Tag values not expiring

Hello,

I am experimenting with InfluxDB 1.4 and I’m noticing that tag values still show up in show tag values from "raw_data" with key=route despite some of those values having no data points in the raw_data measurement (I have a short two-day retention policy).

Here’s roughly how I have things set up:

I have three RPs:

  • Autogen (not used)
  • 2_days
  • 90_days

Data comes into the raw_data measurement in the 2_days RP. The data has a route tag and a value.

Every 15 minutes, I have a kapacitor script to downsample the data and writing the new samples into a different measurement (say data_15m) in the 90_days RP. These new samples are also tagged by route.

I’m assuming that I should be able to use show tag values from "raw_data" with key=route to get a list of routes that have been seen over the past 2ish days, but I definitely see routes in that list that return no results when I try to select them from the raw_data measurement.

Restarting InfluxDB seems to trigger this prune of orphaned tag values.
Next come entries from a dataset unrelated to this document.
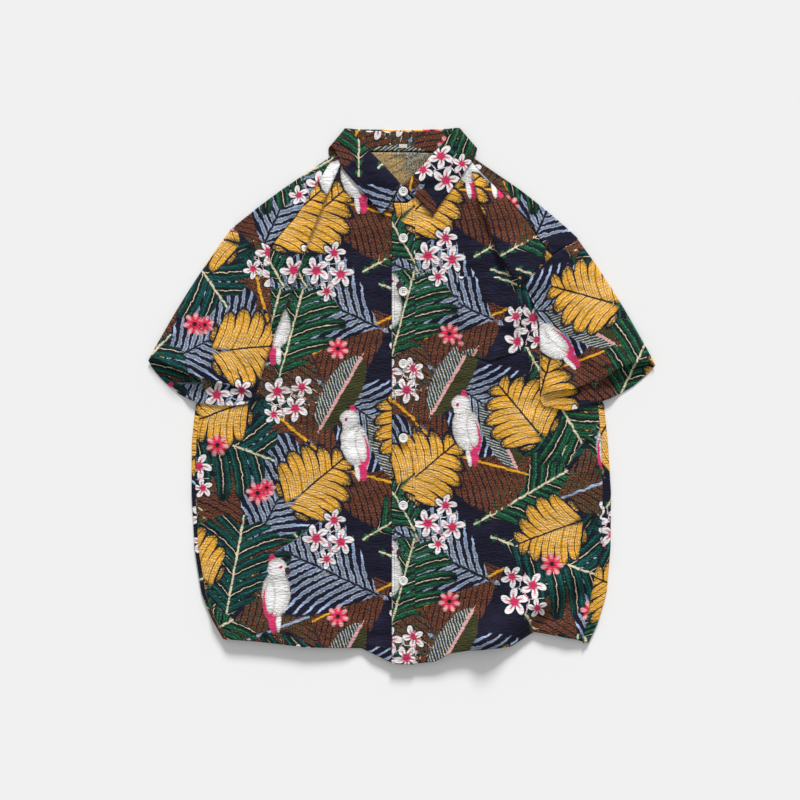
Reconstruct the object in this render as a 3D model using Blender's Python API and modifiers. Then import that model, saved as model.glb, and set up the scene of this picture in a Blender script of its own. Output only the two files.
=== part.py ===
"""Hawaiian shirt with short sleeves, buttoned and laid flat on its back, every cut piece a thin-walled solid.

Metres, +Z up, lying on z = 0. +X is the wearer's left and +Y runs from the hem to the collar. Each piece is a
mid-surface worked out on a grid and given its wall by Solidify. Tables hold one row for each section of a piece.
"""

import math

import bpy
import numpy as np

# Cloth and seams
CLOTH = 0.0012  # wall of the cloth with its turned edges
SEAM = 0.0003  # clear gap between two sewn pieces
SEAM_IN_PLAN = 0.0009  # the same gap between two curved edges, whose straight facets differ a little
STEP = CLOTH + SEAM + 0.0002  # rise from one layer of cloth to the layer lying on it
FLOOR_LAYER = CLOTH / 2  # mid-surface height of cloth that lies on the table

# The lie of the upper cloth: it starts at the rolled edges and rises to a level lofted above the back
EDGE_HEIGHT = 0.0040
LOFT = 0.0045
LOFT_REACH = 0.060
HALF_CHEST = 0.280
SHOULDER_NECK = (0.085, 0.331)
SHOULDER_NORMAL = (0.591, 0.807)

# Front band, pocket and buttons
PLACKET_EDGES = (-0.0132, 0.0179)
LAP_DIP = (-0.080, -0.045)  # the under front sinks below the upper one between these
PLACKET_ENDS = (-0.3585, 0.2600)
BUTTON_X = 0.0020
BUTTON_RADIUS = 0.00625
BUTTON_THICKNESS = 0.0024
BUTTON_BEVEL = 0.0005
BUTTON_SIDES = 20
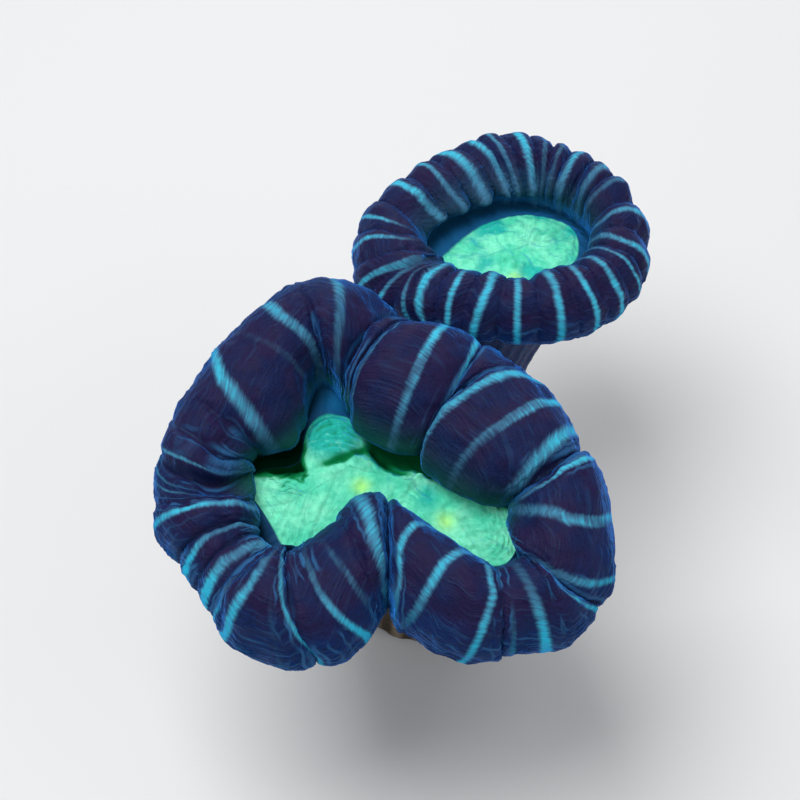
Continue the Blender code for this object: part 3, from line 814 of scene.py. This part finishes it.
# Turn and spread in degrees, and gain, of the puffed ribs at the back right. Then the same of the
# ribs' rounded ends that overhang the funnel at the back, with their section angle and its spread
REAR_PUFFS = (45.0, 28.0, 0.75)
REAR_OVERHANG = (125.0, 48.0, 2.3, 157.0, 18.0)
REAR_MOUTHS = ((1.5, -4.9),)
REAR_MOUTH_LINE = ((-2.8, -2.2), (5.0, 0.2))
REAR_DISC_FOLD = ((2.6, 0.4), (1.7, -1.4), (1.5, -3.4))
# Edge of the green disc from its left end, clockwise, at equal turns of 40 degrees
REAR_DISC_EDGE = np.array((
    (-5.4, -3.0), (-3.9, -0.4), (-1.1, 2.7), (3.2, 4.2), (7.0, 2.4),
    (7.4, -1.2), (5.8, -4.4), (1.5, -6.2), (-3.2, -5.3),
))
REAR_RING = {"crest_share": 0.42, "belly": 3.1, "trough": 206.0, "disc": -1.0,
             "seat_half": (6.2, 6.0), "seat_middle": (0.0, 0.6), "seat": -7.0,
             "side_ends": (-25.0, 30.0), "inner_starts": (105.0, 165.0),
             "wall_starts": (160.0, 190.0), "ring_lines": 0.8, "rim_lines": 0.02,
             "frills": 0.0, "disc_glow": 0.1}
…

As such, I have two questions for the group:

  1. Is this behavior intended
  2. Is there a way I can trigger this pruning without having to restart InfluxDB?

That’s an interesting observation.
I don’t think this behavior was intended…, probably overlooked.

By looking at influxdb/store.go at master · influxdata/influxdb · GitHub
it appears that deleting a shard checks if series are used in other shards and deletes them from series file,
however it doesn’t delete them from memory and doesn’t kick inmem cache rebuild.
This also explains why after restarting InfluxDB the series from dropped shard don’t show up.

Workaround 1.
I found that in-mem index Rebuild is triggered by DeleteSeriesRange (https://github.com/influxdata/influxdb/blob/master/tsdb/index/inmem/inmem.go influxdb/engine.go at master · influxdata/influxdb · GitHub)
but I didn’t find any other direct way to force the Rebuild.

Workaround 2.
As a quick work-around, it is possible to switch to TSI1 to avoid storing index in memory.
This way deleting series from series file will be mapped to memory by the OS.

I would also recommend opening an issue at Issues · influxdata/influxdb · GitHub

Thank you very much!